Motor imagery classification using sparse nonnegative matrix factorization and convolutional neural networks

The motor movement performed by different body parts affects the synaptic potential at different brain cortices, which can be observed by the electroencephalogram (EEG) signal. The recorded EEG signals can be used to decode the imagined motor task. The EEG signals are non-stationary and transient and contain time, frequency, and space information. Extracting this information and processing them with the latest machine learning and deep learning algorithms can be useful for brain-computer interfacing and other human-machine interaction techniques. EEG signal contains negative values. Hence, nonnegative matrix factorization can be used to provide a meaningful explanation of information within EEG signals. Sparseness in feature vectors is another essential factor to consider while identifying the structures in an input signal. In this work, we propose a novel motor imagery classification model that extracts the weights for predefined motor imagery features from EEG signals and classifies them using a convolution neural network (CNN).

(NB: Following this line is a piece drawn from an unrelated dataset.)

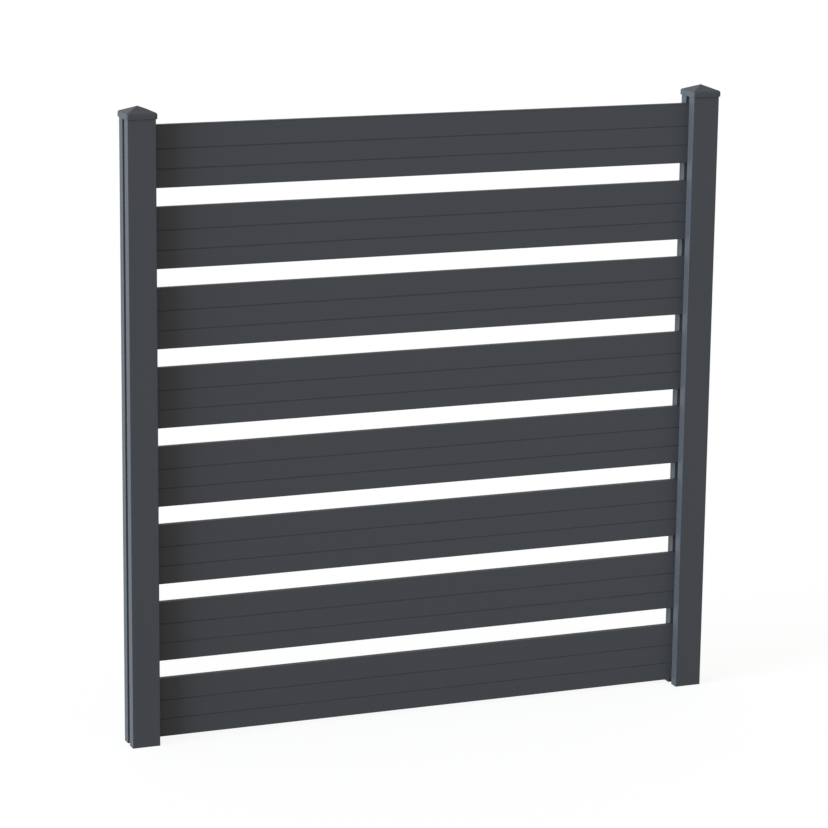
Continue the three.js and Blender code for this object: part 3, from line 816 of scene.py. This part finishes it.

Sparse nonnegative matrix factorization is used to extract the fundamental feature vectors for different motor imagery events, which are further used to extract the combined weight matrix of unknown motor imagery events. The designed CNN classifies the extracted weight matrix in the corresponding classes. The acquired EEG signals from all the channels are processed simultaneously using the CNN, which helps extract spatial information from the signals. BCI Competition IV dataset IIa and BCI Competition III dataset IVa are used to validate the proposed method. The proposed method has been compared with existing methods and validates their superiority in terms of average accuracy. The classification accuracy for two types and four types of motor imagery signals is 99.53% and 94.58%, respectively. Empirical results show that EEG signals' sparseness characteristics can be considered an effective feature for motor imagery classification.